C’est une légende du football. Né le 10 février 1903 à Kozlau, Matthias Sindelar a marqué de son empreinte le football autrichien et mondial pendant des années et des années. Vedette du FK Austria Vienne, Sindelar était avant tout le plus grand joueur que l’équipe d’Autriche ait connu. Aux côtés de Rudi Hiden, il fait de la Wunderteam l’une des toutes meilleures sélections du monde. Surnommé « der Papierene » (l’homme de papier, ndlr) grâce à son physique et sa faculté à se glisser facilement dans les défenses adverses, il est un virtuose dont le talent ne souffrait d’aucune remise en question. Malheureusement, Sindelar a pratiqué le football à l’heure de la percée des régimes fascistes. Quelques mois après l’accession à la chancellerie d’Adolf Hitler, le 30 janvier 1933, Matthias Sindelar remportait la coupe d’Autriche avec le FK Austria Vienne. Il était alors sans doute loin de se douter que quelques années plus tard, il deviendrait un emblème de la résistance contre le régime nazi. Une icône née d’un mélange de faits et de fables, comme bien souvent.
L’Anschlussspiel, contestation politique ou contestation sportive ?
Quelques jours après l’annexion de l’Autriche par l’Allemagne nazie, Hitler et ses conseillers décident d’organiser un match de football pour apaiser la situation. Le dictateur connaît l’emprise du sport sur les foules et espère pouvoir, avec ce match au scénario convenu, ravir les deux camps. L’équipe d’Autriche n’existe plus en tant que telle, et tous les joueurs de la Wunderteam deviennent donc de potentiels joueurs de l’équipe d’Allemagne. Ce match est, en quelques sortes, leur dernier en tant que membre de l’équipe d’Autriche. Paul Dietschy est un historien spécialiste du sport, et plus particulièrement du football. En 2010, il a écrit L’Histoire du Football et connaît très bien le cas Sindelar. Durant ce match, « le Mozart du football » a effectivement très bien joué, et a même marqué, avant d’aller célébrer son but devant la tribune officielle où siégeaient Hitler et ses proches conseillers. « Les explosions de joie de Sindelar, la foule du stade Ernst-Happel, à Vienne, oui, tout ça a existé. Le problème, c’est l’interprétation qu’on leur donne » , explique Paul Dietschy.
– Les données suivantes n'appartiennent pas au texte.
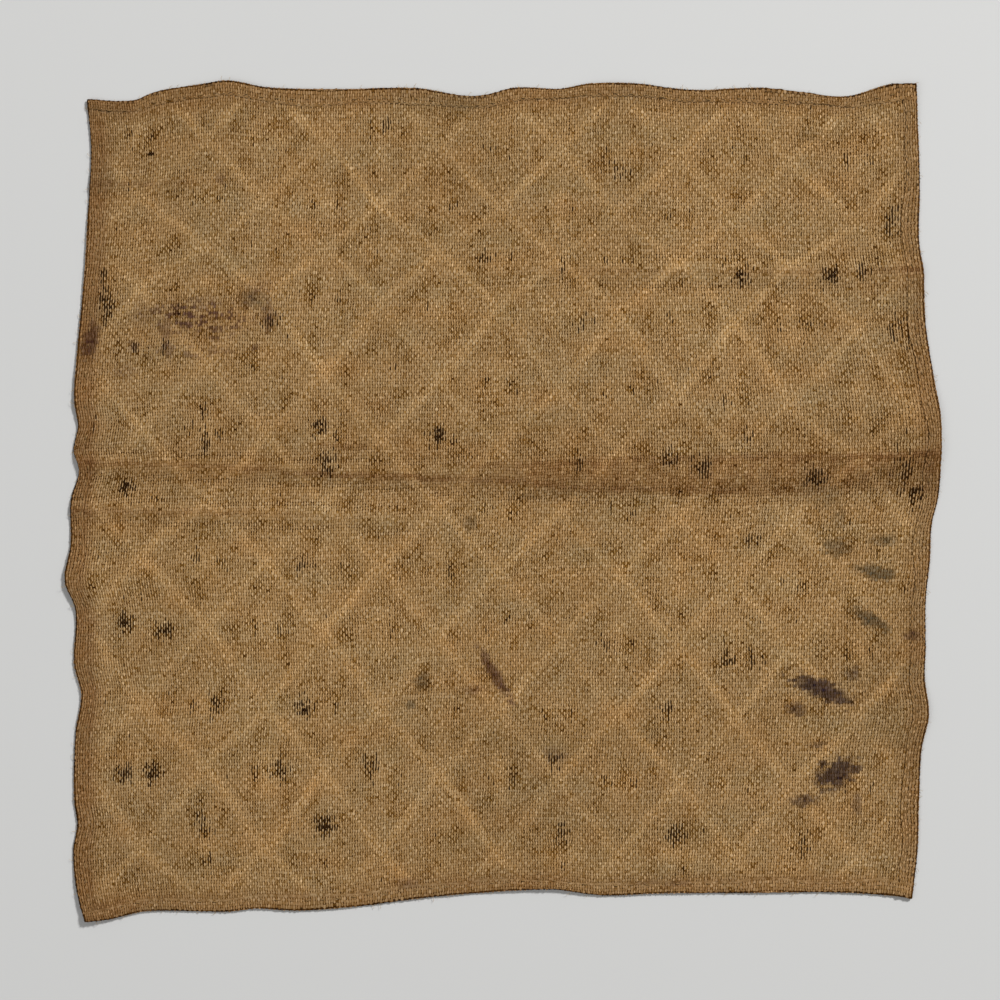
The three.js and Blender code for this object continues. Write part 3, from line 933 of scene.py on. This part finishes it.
# Running stitches that hold the hem down, and fibres that have worked loose along the edges.
hemStitch = {
    "inFromEdge": 6.4,
    "rise": 2.0,
    "pitch": 10.0,
    "share": 1.0,
    "size": (2.8, 0.6, 0.6),
    "turn": ((0.0, 0.0, -0.12), (0.0, 0.0, 0.12)),
    "seed": 81,
    "colour": (0.25, 0.145, 0.055),
    "lighter": (0.34, 0.21, 0.085),
}
fibre = {
    "inFromEdge": 0.4,
    "rise": 1.1,
    "pitch": 5.0,
    "share": 0.35,
    "size": (3.0, 3.0, 3.0),
    "turn": ((0.0, -0.1, -2.6), (0.0, 0.15, -0.5)),
    "seed": 91,
    "colour": (0.40, 0.27, 0.12),
    "lighter": (0.62, 0.47, 0.27),
}


def edgePath(name, inFrom, rise):
    # a closed line round the cloth, at one distance in from its edge
    across = np.linspace(inFrom, clothWide - inFrom, 160)[:-1]
    up = np.linspace(inFrom, clothTall - inFrom, 150)[:-1]
    sides = [
        (across, np.full_like(across, inFrom)),
        (np.full_like(up, clothWide - inFrom), up),
        (clothWide - across, np.full_like(across, clothTall - inFrom)),
        (np.full_like(up, inFrom), clothTall - up),
    ]
    alongX, alongY = np.concatenate(sides, axis=1)
    x, y = placeOnCloth(alongX / clothWide, alongY / clothTall)
    line = np.stack([x, y, liftAt(x, y) + rise], axis=-1)
    mesh = bpy.data.meshes.new(name)
    mesh.from_pydata(line * mm, [(i, (i + 1) % len(line)) for i in range(len(line))], [])
    return plainObject(name, mesh)


def edgeTree(name, makeShape):
    # one shape again and again along a path, each turned a little and of its own size
    board, given = geometryBoard(name, {
        "Path": "Object", "Pitch": "Float", "Share": "Float", "Size": "Vector", "Turn From": "Vector",
        "Turn To": "Vector", "Seed": "Int", "Material": "Material",
    })
    path = board.add("GeometryNodeObjectInfo", {"Object": given["Path"]}, "Geometry")
    path = board.add("GeometryNodeMeshToCurve", {"Mesh": path})
    path = board.add("GeometryNodeResampleCurve", {"Curve": path, "Length": given["Pitch"]}, mode="LENGTH")
    inputs = {"Vector": board.add("GeometryNodeInputTangent")}
    facing = board.add("FunctionNodeAlignRotationToVector", inputs, axis="X", pivot_axis="Z")
    inputs = {"Geometry": path, "Name": "facing", "Value": facing}
    path = board.add("GeometryNodeStoreNamedAttribute", inputs, data_type="QUATERNION", domain="POINT")
    points = board.add("GeometryNodeCurveToPoints", {"Curve": path}, mode="EVALUATED")
    kept = board.chance("BOOLEAN", {"Probability": given["Share"], "Seed": given["Seed"]})
    spread = board.chance("FLOAT", {2: 0.6, 3: 1.35, "Seed": given["Seed"]})
    turn = board.chance("FLOAT_VECTOR", {0: given["Turn From"], 1: given["Turn To"], "Seed": given["Seed"]})
    turn = board.add("FunctionNodeEulerToRotation", {0: turn})
    inputs = {0: board.named("facing", "QUATERNION"), 1: turn}
    facing = board.add("FunctionNodeRotateRotation", inputs, rotation_space="LOCAL")
    shapes = board.add("GeometryNodeInstanceOnPoints", {
        "Points": points, "Selection": kept, "Instance": makeShape(board), "Rotation": facing,
        "Scale": board.scaled(given["Size"], spread),
    })
    shapes = board.add("GeometryNodeSetShadeSmooth", {"Geometry": shapes, "Shade Smooth": True})
    return closeBoard(board, shapes, given["Material"])


def stitchShape(board):
    return board.add("GeometryNodeMeshUVSphere", {"Radius": 0.5, "Segments": 8, "Rings": 5})


def fibreShape(board):
    bend = {"Resolution": 5, "Start": (0.0, 0.0, 0.0), "Middle": (0.6, 0.3, 0.1), "End": (1.0, 0.0, 0.0)}
    middle = board.add("GeometryNodeCurveQuadraticBezier", bend)
    outline = board.add("GeometryNodeCurvePrimitiveCircle", {"Resolution": 3, "Radius": 0.5})
    thin = board.add("GeometryNodeTransform", {"Geometry": outline, "Scale": (0.06, 0.06, 0.06)})
    return board.add("GeometryNodeCurveToMesh", {"Curve": middle, "Profile Curve": thin, "Fill Caps": True})


def alongEdge(name, values, makeShape, material):
    path = edgePath(name + "Path", values["inFromEdge"], values["rise"])
    piece = grown(name, edgeTree(name, makeShape), {
        "Path": path, "Pitch": values["pitch"] * mm, "Share": values["share"],
        "Size": tuple(size * mm for size in values["size"]), "Turn From": values["turn"][0],
        "Turn To": values["turn"][1], "Seed": values["seed"], "Material": strandMaterial(material, values),
    })
    bpy.data.objects.remove(path)
    return piece


hemStitches = alongEdge("hemStitches", hemStitch, stitchShape, "hemThread")
looseFibres = alongEdge("looseFibres", fibre, fibreShape, "looseFibre")
bpy.data.objects.remove(draft)
for piece in (hemStitches, looseFibres):
    print(piece.name, len(piece.data.polygons), "faces")

# What each piece is to the frame.
others = [*threadPieces, pileStitches, hemStitches, looseFibres]
for piece in (pileGround, *others):
    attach(piece, "root")
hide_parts("cloth_panel")

# Floor, light and camera. The camera looks straight down, from where photoWide fills the picture.
studio = {
    "floor": 30.0,
    "photoWide": 0.645,
    "lens": 85.0,
    "aim": (-0.0019, 0.0010),
    "keyLight": {"place": (3.3, 3.6, 3.9), "size": 0.95, "power": 400},
    "fillLight": {"place": (-2.4, -1.4, 3.0), "size": 2.5, "power": 32},
    "sky": 0.25,
}
bpy.ops.mesh.primitive_plane_add(size=studio["floor"])
floor = bpy.context.object
floor.name = "floor"
floorMaterial, _, floorShader = materialBoard("floor", 0.5)
floorShader.inputs["Base Color"].default_value = (0.62, 0.62, 0.61, 1.0)
floorShader.inputs["Roughness"].default_value = 0.9
floor.data.materials.append(floorMaterial)

for name in ("keyLight", "fillLight"):
    lamp = bpy.data.lights.new(name, "AREA")
    lamp.size = studio[name]["size"]
    lamp.energy = studio[name]["power"]
    light = bpy.data.objects.new(name, lamp)
    light.location = studio[name]["place"]
    light.rotation_euler = (-light.location).to_track_quat("-Z", "Y").to_euler()
    scene.collection.objects.link(light)

world = bpy.data.worlds.new("studio")
world.use_nodes = True
sky = world.node_tree.nodes["Background"]
sky.inputs["Color"].default_value = (1.0, 1.0, 1.0, 1.0)
sky.inputs["Strength"].default_value = studio["sky"]
scene.world = world

camera = bpy.data.cameras.new("camera")
camera.lens = studio["lens"]
cameraObject = bpy.data.objects.new("camera", camera)
cameraObject.location = (*studio["aim"], studio["photoWide"] * camera.lens / camera.sensor_width)
scene.collection.objects.link(cameraObject)
scene.camera = cameraObject
print("studio ready")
Car pour beaucoup, cette manifestation de joie était ni plus ni moins qu’un défi lancé au totalitarisme nazi. « D’après moi, ces célébrations sont plus le signe d’un refus de l’Anschluss sportive que d’une démonstration politique. On a trop tendance à ériger Sindelar comme un symbole. Il est le défenseur du football viennois plus qu’il est un homme avec une conscience politique, rappelle tout de même monsieur Dietschy. Si contestation politique il y a eu, elle est tout simplement impossible à vérifier. Beaucoup d’historiens autrichiens, dont Matthias Marchik relativisent la place de Sindelar. Il peut y avoir eu des petites formes d’opposition mais elles se situent toutes sur le terrain sportif où les identités locales sont très fortes. Et ça continue jusqu’en 1943 ! Quand les équipes allemandes viennent jouer à Vienne, elles sont conspuées. Non pas tellement parce qu’elles représentent le nazisme, mais comme des équipes qui représentent l’Allemagne » , poursuit le professeur. Les analyses a posteriori sur les agissements de Sindelar rejoignent en fait la volonté croissante de créer des idoles résistantes dans toutes les sphères de la société. Pourtant, « il est le défenseur du football viennois plus qu’il est un homme avec une conscience politique. » , enfonce Dietschy.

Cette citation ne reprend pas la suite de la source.